Dalam transaksi jual beli, sering terjadi praktik penukaran uang kembalian dengan permen sebagai ganti nominal uang. Penjual kadang memberikan permen tanpa izin pembeli, namun ada pula yang meminta persetujuan terlebih dahulu. Apakah praktik ini legal?
Menurut pemahaman umum, penukaran uang kembalian dengan permen merupakan akad istibdal an-dain (barter atas tanggungan) yang berbeda dari konsep jual beli awal. Ketika pembeli membayar barang sesuai harga, transaksi dianggap selesai.
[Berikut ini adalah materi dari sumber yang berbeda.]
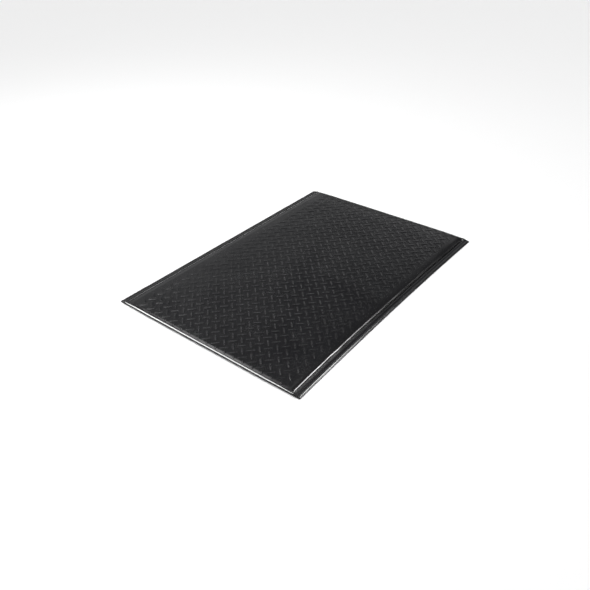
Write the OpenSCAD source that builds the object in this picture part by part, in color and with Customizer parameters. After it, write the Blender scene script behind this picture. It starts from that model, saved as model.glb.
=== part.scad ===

Namun, jika uang yang dibayarkan melebihi harga barang, penjual memiliki tanggungan pada pembeli yang dapat dijadikan objek akad istibdal.
Para ulama sepakat bahwa akad istibdal tanggungan sah secara syara’. Diperlukan shighat (ucapan serah terima) untuk mendeteksi kerelaan kedua belah pihak atas akad yang dilakukan. Jika penjual bertanya pada pembeli dan pembeli setuju, akad tersebut sah karena terdapat shighat. Namun jika tidak ada ucapan terkait penukaran, akad tetap sah berdasarkan prinsip mu’athah (transaksi diam-diam).
Dalam praktik mu’athah, ulama berbeda pendapat tentang sahnya akad tanpa shighat dari kedua belah pihak. Namun, jika pembeli tidak mengeluh, penukaran kembalian dengan permen tetap dianggap sah menurut ulama yang mengizinkan mu’athah. Jika pembeli menolak, penjual harus memberi uang kembalian dalam nominal yang seharusnya.
Dengan demikian, penukaran uang kembalian dengan permen dianggap sah sebagai akad istibdal an-dain selama tidak ada penolakan dari pembeli. Tetapi, disarankan agar penjual tidak secara sembarangan mengganti uang kembalian dengan permen tanpa memastikan kesediaan dan ridha pembeli terhadap praktik tersebut.